Eventually a few minutes turns into several, and “I’m driving them crazy, so the two of them take me outside on the front steps with a baseball. To amuse me they bounce the ball on the little wall there alongside the steps, just to keep a 4-year-old entertained.” Finally, 20 minutes later, his father arrives. He apologizes for the long delay and explains he discovered his wallet had slipped behind the dresser, thus it took awhile to find it.

“That’s all it was,” Rickey says in preparation for the punch line. “Those were the first two Brooklyn Dodger players I ever saw in person in my life. The two players who went out with me on the front steps were Pee Wee Reese and Jackie Robinson.”

He also remembers a month later, his father returned home with a kiddie red phonograph and a 78 record.
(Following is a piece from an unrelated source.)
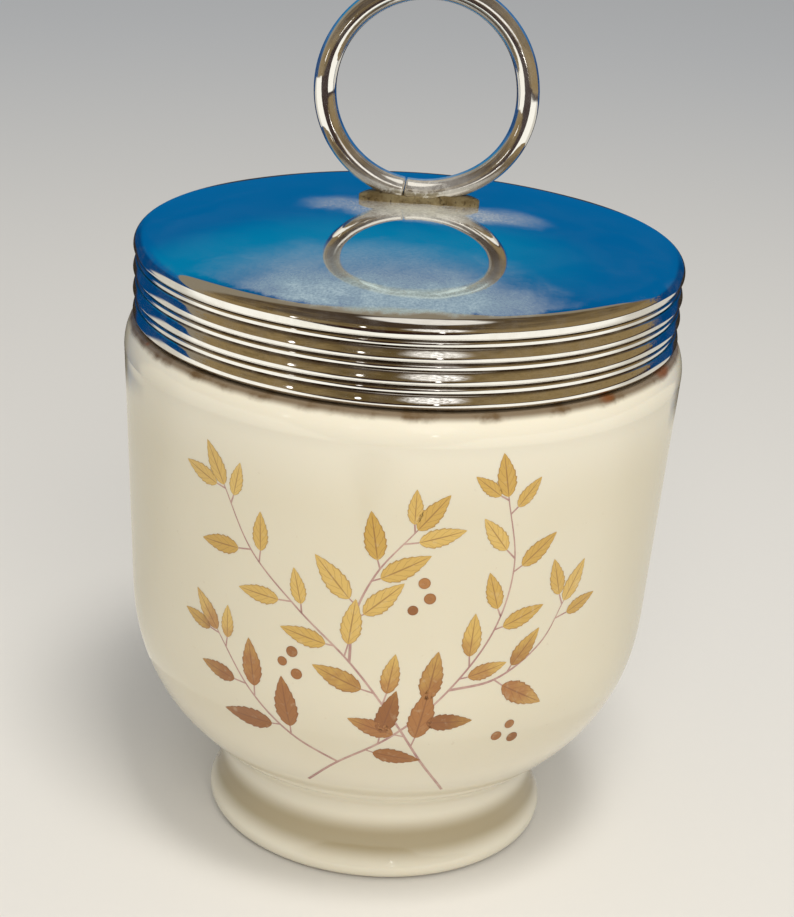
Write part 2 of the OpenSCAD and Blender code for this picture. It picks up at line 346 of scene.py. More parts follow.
def makeMirrorCard(c):
    material = bpy.data.materials.new("mirrorCard")
    material.use_nodes = True
    material.cycles.emission_sampling = "NONE"
    sheet = Sheet(material.node_tree)
    sheet.place = sheet.node("TexCoord", out=3)
    right, back, up = sheet.split(sheet.vector("SUBTRACT", sheet.place, c["eye"]))
    down = up * -1.0
    height = c["eye"][2]
    cloud = sheet.noise(26, 5, 0.65)
    sideways = abs(right + 0.02)
    aside = abs(right)
    onRight = right.smooth(-0.02, 0.02)
    fine = sheet.noise(130, 5, 0.65)

    # the front, dark below and mottled above, with a gleam high up
    pale = (cloud * 0.9 + sideways * 1.9).smooth(0.44, 0.92)
    front = sheet.mix(pale, c["olive"], c["tan"])
    front = sheet.mix(fine.smooth(0.50, 0.66) * 0.45, front, c["olive"])
    front = sheet.mix(up.smooth(0.050, 0.085) * (1 - pale * 0.6), front, c["high"])
    away = sheet.reach(Vector(c["gleamMiddle"]) * mm, c["gleamScale"])
    gleam = 1 - (away + (cloud - 0.5) * 0.03).smooth(c["gleamHalf"] * mm * 0.70, c["gleamHalf"] * mm)
    front = sheet.mix(gleam * (0.50 + fine * 0.8), front, c["gleam"])
    front = sheet.mix(up.smooth(-0.022, -0.012), c["low"], front)

    # the blue behind, up to its top edge, and what is over it
    glow = up.smooth(0.075, 0.115) * (1 - right.smooth(0.02, 0.09))
    blue = sheet.mix(glow, c["blue"], c["blueGlow"])
    blue = sheet.mix(up.smooth(0.125, 0.165), blue, c["blueTop"])
    blue = sheet.mix((1 - up.smooth(0.03, 0.07)) * aside.smooth(0.08, 0.14), blue, c["blueLow"])
    blue = sheet.mix((up - back * c["blueSlope"]).smooth(-0.002, 0.004), blue, c["over"])
    corner = back + sideways * (0.14 - onRight * 0.54) + (fine - 0.5) * (0.22 - up.smooth(0.04, 0.09) * 0.20)
    tone = sheet.mix(corner.smooth(-0.015, 0.015), front, blue)

    # the pale floor round the cup
    ratio = back / (sideways + 0.02)
    spread = ratio * (1 - onRight * 0.42) + (height - down) * 6.0
    beforeBlue = 1 - spread.smooth(0.55, 0.74) * aside.smooth(0.062, 0.080)
    beforeBlue = beforeBlue * (down * (c["backEdge"] / height) - back + sideways).smooth(-0.006, 0.006)
    behindEdge = (down * (c["frontEdge"] / height) + back + sideways * 1.05).smooth(-0.006, 0.006)
    horizon = down + sideways.smooth(0.08, 0.18) * (0.027 - onRight * 0.017) - ratio.smooth(0.2, 1.2) * 0.05
    lowEnough = horizon.smooth(c["horizon"] - 0.003, c["horizon"] + 0.003)
    floor = sheet.mix(back.smooth(-0.02, 0.04), c["floor"], c["floorBehind"])
    shade = (back - aside * 1.1).smooth(0.0, 0.05) * (1 - up.smooth(-0.040, -0.022))
    tone = sheet.mix(shade, tone, c["behindLow"])
    near = (1 - sheet.reach(scale=(1, 1, 0)).smooth(*c["nearFloor"])) * down.smooth(0.060, 0.068)
    shown = sheet.maths("MAXIMUM", beforeBlue * behindEdge * lowEnough, near * back.smooth(-0.03, 0.0))
    tone = sheet.mix(shown, tone, floor)
    fleck = 0.25 + fine.smooth(0.36, 0.62)
    for centre, half, flat, softness, brightness in c["lamps"]:
        away = sheet.reach(Vector(centre) * mm, (1, 1, flat))
        spot = 1 - away.smooth(half * (1 - softness) * mm, half * (1 + softness) * mm)
        if brightness < 1.5:
            spot = spot * fleck
        tone = sheet.mix(spot, tone, (brightness, brightness * 0.97, brightness * 0.92))
    nodes = sheet.tree.nodes
    sheet.feed(nodes["Material Output"].inputs["Surface"], sheet.node("Emission", {"Color": tone}))
    nodes.remove(nodes["Principled BSDF"])

    radius = c["radius"] / mm
    profile = [(radius * cos(a), radius * sin(a)) for a in np.radians(np.linspace(0, 90, 40))]
    profile[-1] = (0, radius)
    floorPlan = [(radius, c["floorHeight"]), (c["floorStart"], c["floorHeight"])]
    for name, points in (("mirrorCard", profile), ("floorCard", floorPlan)):
        piece = lathe(name, points, material, segments=96)
        for ray in ("camera", "diffuse", "transmission", "shadow"):
            setattr(piece, "visible_" + ray, False)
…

On the record sleeve was a picture of those same two men—Reese and Robinson—and the record was of them, just talking. “Just a conversation, not another person, just the two of them talking baseball.”

Branch Rickey III notes that even as a 4-year-old he didn’t see any racial aspect to this. “Just the same black player and white player who took me out on the front steps of the Warwick Hotel and played with me.”

Forty years later, someone from the Baseball Hall of Fame heard him tell this story and mailed the actual record to him. “It brought tears to my face.”

“So, Robinson was larger than life, and I got to see him and talk to him on a few occasions. He was a hero to me as a young adult, and he’s still a hero to me today. He’s never ceased. Pee Wee Reese either. The first two players I ever met. That should give you an insight into the movie ('42') I went to see (last month).”

* Branch Barrett Rickey is commonly referred to as "Branch Rickey III" though technically he is the first with that name. His grandfather's name was Wesley Branch Rickey, and his father was Wesley Branch Rickey, Jr.